Depuis qu’elle a racheté Union Carbide en 2001, Dow soutient qu’elle est une entité distincte de celle-ci et qu’elle ne peut être tenue pour responsable de la catastrophe de Bhopal. Dans un courrier adressé récemment à Amnesty International, Dow a affirmé que « toute tentative d’impliquer directement [Dow] dans des poursuites judiciaires en Inde au sujet de la catastrophe de 1984 à Bhopal [était] dénuée de fondement ».

La position de Dow témoigne d’un mépris absolu pour les procédures pénales indiennes ainsi que pour le droit des rescapés de Bhopal à réclamer la justice et à bénéficier de voies de recours. Dow a également tenté de s’immiscer dans le processus judiciaire pour éviter d’être mêlée à des poursuites pénales. Dans une communication de 2005, dévoilée à la suite d’une requête déposée en Inde au titre du droit à l’information, Dow a fait pression sur l’État indien pour qu’il « adopte une position concordante, commune à l’ensemble du gouvernement, qui ne favorise pas la poursuite des procédures judiciaires engagées par l’État indien à l’encontre des entreprises non indiennes au sujet de la tragédie de Bhopal. »
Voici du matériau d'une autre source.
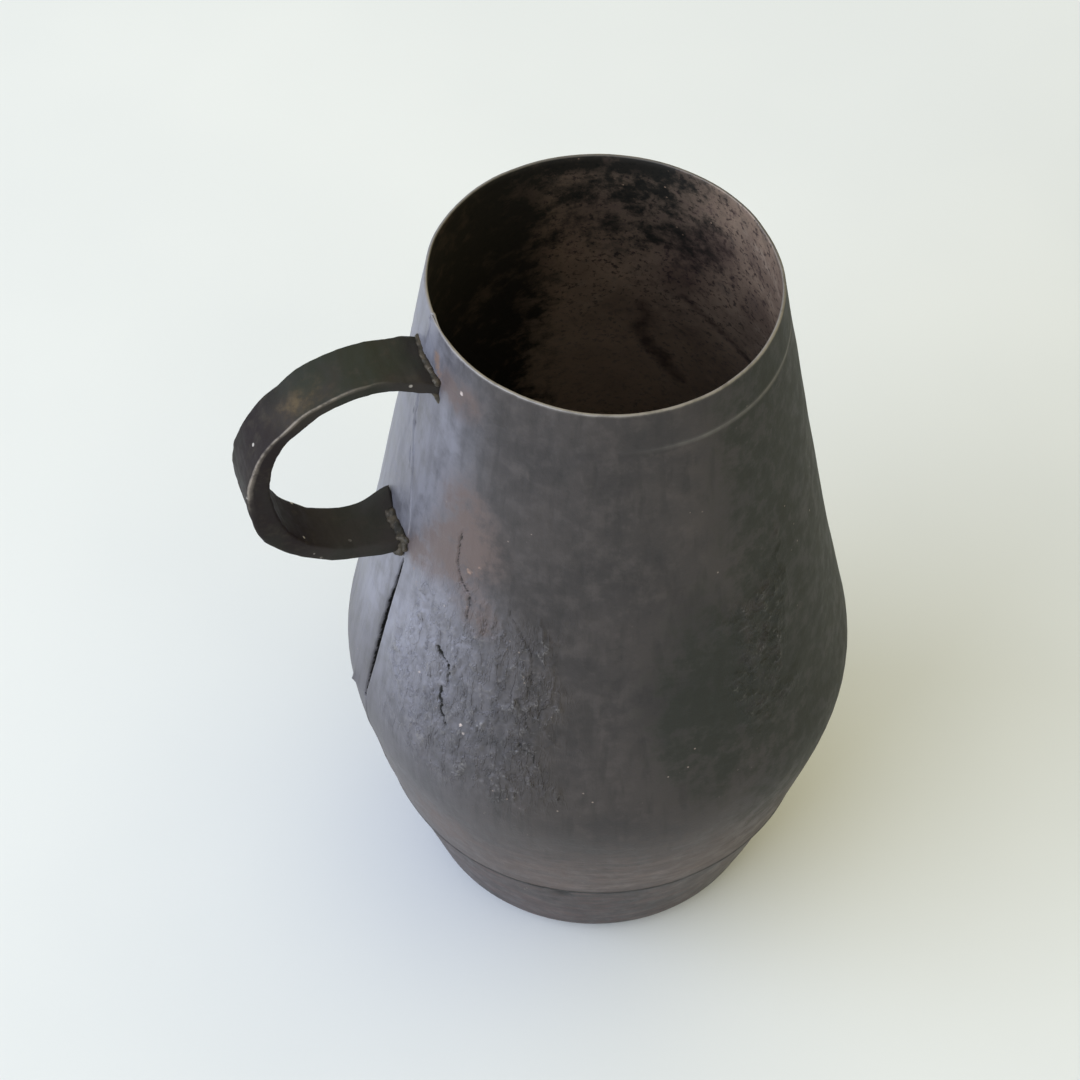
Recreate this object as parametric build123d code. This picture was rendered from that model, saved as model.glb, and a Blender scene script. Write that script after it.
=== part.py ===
from build123d import *
import math
import os

# A pear-shaped copper mug of hammered sheet. The body is one sheet, rolled and lapped along a side
# seam. A raised pan closes it below, and a forged strap handle is soldered on over the seam.
# Millimetres. +Z is up, Z is the mug's axis, and the origin is the middle of the flat base.
# The handle points along -X.

# --- vessel -----------------------------------------------------------------------------------
height = 197.0              # base to rim
rim_radius = 39.0           # outside of the rim
belly_radius = 61.7         # outside, at the widest place
belly_height = 73.5         # height of the widest place
belly_bend = 42.0           # radius of the curve that turns the belly over
upper_flank_angle = 12.0    # lean of the wall where the upper flank leaves the belly, degrees
lower_flank_angle = 11.7    # lean of the wall where the lower flank leaves the belly, degrees
lower_flank_bend = 560.0    # radius of the slight bulge of the lower flank
base_corner = 7.7           # radius of the corner between the pan's wall and its flat bottom
sheet = 0.8                 # thickness of the copper sheet

# --- joint between the body and the pan -------------------------------------------------------
band_height = 34.5          # lower edge of the body, which shows as a step around the pan
pan_overlap = 7.0           # how far the pan's wall goes up inside the body
base_solder_height = 1.4    # solder bead that stands on the pan's upper edge

# --- side seam --------------------------------------------------------------------------------
seam_angle = 186.5          # where the seam runs, degrees about Z from +X
slit_width = 0.6            # gap along the outer edge of the lap
lap_width = 8.0             # width of the tab that lies behind the seam
lap_clearance = 2.5         # the tab stops this far from the rim and from the pan's solder
lap_end = 2.0               # and runs past each end of the slit by this much
open_seam_low = 79.0        # between these heights the solder is gone and the slit is open
open_seam_high = 129.0

# --- handle, in its upright middle plane: distance from the axis and height ---------------------
strap_width = 12.6
strap_edge = 0.45           # rounding of the strap's long edges
handle_outer = [(36.0, 183.2), (45.5, 187.5), (58.0, 189.0), (72.4, 183.8), (82.0, 172.2),
                (84.5, 159.5), (81.2, 145.6), (70.5, 135.8), (58.0, 131.8), (40.0, 131.0)]
handle_inner = [(36.0, 180.2), (46.0, 184.2), (57.0, 185.7), (69.0, 181.8), (77.0, 173.0),
                (79.0, 160.5), (75.6, 147.0), (66.5, 138.6), (55.0, 136.0), (40.0, 136.6)]

# --- solder around the two ends of the handle: a collar from a foot in the wall to a tip ----------
collar_corner = 1.4                 # rounding of the collar's section
collar_tip_spread = 0.7             # how much larger than the strap the tip is
upper_collar_foot = (37.0, 182.3)
upper_collar_tip = (43.6, 185.1)
upper_collar_spread = 4.0           # how much larger than the strap the foot is
upper_strap_thickness = 3.3
lower_collar_foot = (46.0, 133.8)
lower_collar_tip = (54.2, 133.9)
lower_collar_spread = 5.2
lower_strap_thickness = 4.6


def toward(distance, angle):
    """Offset in the half section: angle in degrees above the horizontal."""
    return Vector(distance * math.cos(math.radians(angle)), distance * math.sin(math.radians(angle)))


def on_circle(center, radius, z, side):
    """Point of a circle at height z, on its outer (+1) or inner (-1) side."""
    return Vector(center.X + side * math.sqrt(radius ** 2 - (z - center.Y) ** 2), z)


def half_section(inset, z_low, z_high):
    """Half section of the vessel's outer shape moved inwards by inset, between two heights.

    The outline is four tangent arcs: the pan's corner, the lower flank, the belly and the upper flank.
    Concentric arcs give every inset outline, so each layer of sheet is even. An inset of one sheet is
    the outside of the pan, whose bottom is at height 0.
    """
    belly = Vector(belly_radius - belly_bend, belly_height)
    across = toward(1, upper_flank_angle)
    chord = Vector(rim_radius, height) - (belly + across * belly_bend)
    upper_bend = chord.dot(chord) / (2 * chord.dot(across))
    upper = belly + across * (belly_bend + upper_bend)
    lower = belly + toward(belly_bend - lower_flank_bend, -lower_flank_angle)
    to_corner = lower_flank_bend - sheet - base_corner
    corner = on_circle(lower, to_corner, base_corner, 1)
    corner_lean = math.degrees(math.asin((base_corner - lower.Y) / to_corner))
    corner_bend = base_corner + sheet - inset

    floor = Vector(corner.X, inset - sheet)
    corner_middle = corner + toward(corner_bend, (corner_lean - 90) / 2)
    corner_top = corner + toward(corner_bend, corner_lean)
    belly_bottom = belly + toward(belly_bend - inset, -lower_flank_angle)
    belly_side = belly + toward(belly_bend - inset, 0)
    belly_top = belly + toward(belly_bend - inset, upper_flank_angle)
    lower_middle = on_circle(lower, lower_flank_bend - inset, (corner_top.Y + belly_bottom.Y) / 2, 1)
    upper_middle = on_circle(upper, upper_bend + inset, (belly_top.Y + height) / 2, -1)
    rim = on_circle(upper, upper_bend + inset, height, -1)

    outline = [
        Line((0, height), (0, floor.Y)),
        Line((0, floor.Y), floor),
        ThreePointArc(floor, corner_middle, corner_top),
        ThreePointArc(corner_top, lower_middle, belly_bottom),
        ThreePointArc(belly_bottom, belly_side, belly_top),
        ThreePointArc(belly_top, upper_middle, rim),
        Line(rim, (0, height)),
    ]
    reach = 2 * belly_radius
    window = Pos(reach / 2, (z_low + z_high) / 2) * Rectangle(reach, z_high - z_low)
    return make_face(outline) & window


def turned(inset, z_low, z_high, start=0.0, arc=360.0):
    """Solid swept by that half section about Z, over an arc of degrees from the angle start."""
    upright = Plane.XZ * half_section(inset, z_low, z_high)
    return Rot(0, 0, start) * revolve(upright, Axis.Z, arc)


def layer(outside, inside, z_low, z_high, start=0.0, arc=360.0):
    """Layer of sheet or solder between two insets, which follows the vessel's shape."""
    return turned(outside, z_low, z_high, start, arc) - turned(inside, z_low, z_high, start, arc)


def arc_of(width):
    """Degrees that a width covers around the belly."""
    return math.degrees(width / belly_radius)


pan_top = band_height + pan_overlap
lap_low = pan_top + base_solder_height + lap_clearance
lap_high = height - lap_clearance
slit_low = lap_low + lap_end
slit_high = lap_high - lap_end


def slit(z_low, z_high):
    """Space of the slit along the lap's outer edge, as deep as the sheet."""
    return layer(0, sheet, z_low, z_high, seam_angle, arc_of(slit_width))


def make_body_wall():
    """Rolled sheet: the full round, the tab inside the lap, less the slit."""
    sheet_round = layer(0, sheet, band_height, height)
    tab_start = seam_angle - arc_of(lap_width / 4)
    tab = layer(sheet / 2, 2 * sheet, lap_low, lap_high, tab_start, arc_of(lap_width))
    return sheet_round + tab - slit(slit_low, slit_high)


def make_base_pan():
    """Raised pan: flat bottom, rounded corner, and a leaning wall that goes up inside the body."""
    return layer(sheet, 2 * sheet, 0, pan_top)


def make_base_seam_solder():
    """Bead of solder on the pan's upper edge, against the body."""
    return layer(sheet, 2 * sheet, pan_top, pan_top + base_solder_height)


def make_side_seam_solder():
    """What is left of the solder in the slit: one run above the open stretch and one below it."""
    return slit(open_seam_high, slit_high) + slit(slit_low, open_seam_low)


def make_handle_strap():
    """Forged strap: one outline for its outer face, one for its inner face, cut back to the wall."""
    outline = [
        Spline(handle_outer),
        Line(handle_outer[-1], handle_inner[-1]),
        Spline(handle_inner),
        Line(handle_inner[0], handle_outer[0]),
    ]
    strap = extrude(handle_plane * make_face(outline), strap_width / 2, both=True)
    long_edges = strap.faces().filter_by(Axis.Y).edges()
    return fillet(long_edges, strap_edge) - vessel_outside


def make_handle_solder(foot, tip, foot_spread, thickness):
    """Collar of solder around an end of the strap: it tapers from a foot on the wall to the strap."""
    sections = []
    for place, spread in ((foot, foot_spread), (tip, collar_tip_spread)):
        middle = handle_plane.from_local_coords(place)
        upright = Plane(middle, x_dir=(0, 1, 0), z_dir=(-1, 0, 0))
        width = strap_width + spread
        depth = thickness + spread
        sections.append(upright * RectangleRounded(width, depth, collar_corner))
    return loft(sections) - vessel_outside - handle_strap


handle_plane = Plane(origin=(0, 0, 0), x_dir=(-1, 0, 0), z_dir=(0, 1, 0))
vessel_outside = turned(0, -sheet, height)
handle_strap = make_handle_strap()

nodes = {
    "body_wall": make_body_wall(),
    "base_pan": make_base_pan(),
    "base_seam_solder": make_base_seam_solder(),
    "side_seam_solder": make_side_seam_solder(),
    "handle_strap": handle_strap,
    "upper_handle_solder": make_handle_solder(
        upper_collar_foot, upper_collar_tip, upper_collar_spread, upper_strap_thickness
    ),
    "lower_handle_solder": make_handle_solder(
        lower_collar_foot, lower_collar_tip, lower_collar_spread, lower_strap_thickness
    ),
}

os.makedirs("parts", exist_ok=True)
for name, shape in nodes.items():
    export_step(shape, f"parts/{name}.step")
    print(name, len(shape.solids()), "solids", round(shape.volume, 1), "mm3")
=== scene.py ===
# %% [markdown]
# # An old copper mug, built the way the coppersmith built it
# This lesson makes a tall, pear-shaped mug: a sheet rolled and lapped down one side, a raised pan let into
# its foot, a strap handle and the solder that holds them together. The shapes are worn and dented, and the
# copper is nearly black with age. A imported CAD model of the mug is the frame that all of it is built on, and
# each visible piece takes the place of one of that model's parts.

# %% Load the frame
import math
import bmesh
import bpy
import numpy as np
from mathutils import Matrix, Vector, noise


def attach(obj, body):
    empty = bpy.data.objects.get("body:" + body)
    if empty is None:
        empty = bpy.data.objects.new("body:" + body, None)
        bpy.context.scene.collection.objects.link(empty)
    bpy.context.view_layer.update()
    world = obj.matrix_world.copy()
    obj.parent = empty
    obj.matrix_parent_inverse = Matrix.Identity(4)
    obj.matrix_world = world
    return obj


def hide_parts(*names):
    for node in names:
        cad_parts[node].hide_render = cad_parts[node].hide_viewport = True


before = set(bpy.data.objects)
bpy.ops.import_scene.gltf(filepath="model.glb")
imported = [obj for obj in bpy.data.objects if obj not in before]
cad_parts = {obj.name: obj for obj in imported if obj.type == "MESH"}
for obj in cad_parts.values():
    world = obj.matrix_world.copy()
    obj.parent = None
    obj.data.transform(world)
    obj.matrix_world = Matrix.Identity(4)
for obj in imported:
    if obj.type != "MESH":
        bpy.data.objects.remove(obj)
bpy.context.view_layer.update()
MM = 0.001


# %% [markdown]
# ## The camera
# A small thing on a table is usually seen from a standing person's height, so the camera looks down steeply.
# A long lens keeps the upright sides from leaning. The camera is put on a line from a point inside the mug,
# by a heading and an angle above the table, because those two numbers are what a person would say.

# %% Camera
aim = Vector((-6.3, 25.2, 80)) * MM
camera_heading = math.radians(-18.71)
camera_above = math.radians(51.22)
camera_distance = 752.7 * MM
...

Dow a également promis des investissements substantiels en Inde en vue d’obtenir l’appui de hauts responsables du gouvernement pour sa demande visant à mettre un terme à toutes les poursuites engagées contre l’entreprise dans le pays.

« La position de Dow est totalement hypocrite – ils engrangent les bénéfices d’Union Carbide mais se dérobent devant ses obligations  », a dénoncé Audrey Gaughran.

Dow n’hésite pas à se servir du droit à son profit pour défendre sa position sur Bhopal. Une filiale indienne de Dow est ainsi passée à l’offensive contre les rescapés et les militants de Bhopal. Elle a réclamé des mesures de restriction interdisant les manifestations et a tenté récemment de poursuivre des manifestants pacifiques en justice pour le manque à gagner résultant d’une manifestation organisée en 2013.

La direction de Dow s’est également servie des règles américaines relatives aux valeurs mobilières pour bloquer une résolution d’actionnaires de mai 2014 réclamant un rapport sur les incidences de la catastrophe sur les comptes, l’image et le fonctionnement de Dow.

« Depuis plus de 10 ans, Dow est autorisée à fermer les yeux sur la situation désastreuse des droits humains qui perdure à Bhopal. L’entreprise doit cesser de se soustraire à ses responsabilités vis-à-vis des rescapés. Elle doit donner suite à cette assignation et fournir les raisons de la non-comparution d’Union Carbide.  »

Complément d’information

Des poursuites pénales pour « homicide volontaire ne pouvant être assimilé à un meurtre » ont été engagées contre Union Carbide en 1984. Les chefs d’inculpation portent sur la responsabilité de l’entreprise américaine dans la fuite de gaz. Le procès contre Union Carbide se poursuit à ce jour, l’entreprise n’ayant jamais comparu devant les tribunaux indiens pour répondre des faits qui lui étaient reprochés. Outre ce procès devant une juridiction pénale, Union Carbide et Dow font l’objet de deux procédures civiles en Inde en rapport avec la fuite de gaz et la contamination du site de l’ancienne usine. L’une de ces procédures, engagée par l’État indien dans le but de réclamer des réparations supplémentaires à Union Carbide, Dow et d’autres entreprises pour les décès et les blessures causés par la fuite de gaz, sera examinée le 5 août 2014 par la Cour suprême indienne. Par ailleurs, Union Carbide fait toujours l’objet d’une procédure civile aux États-Unis en rapport avec la contamination. Le procès américain s’est soldé par un non-lieu la semaine dernière alors que les demandeurs avaient soumis de nouveaux éléments prouvant qu’Union Carbide avait supervisé la construction de l’usine de Bhopal. Les demandeurs font appel de cette décision.

Selon les termes d’un traité conclu entre l’Inde et les États-Unis pour les affaires pénales, le gouvernement indien transmettra l’assignation au gouvernement américain qui la signifiera à Dow à son siège américain, situé dans le Michigan.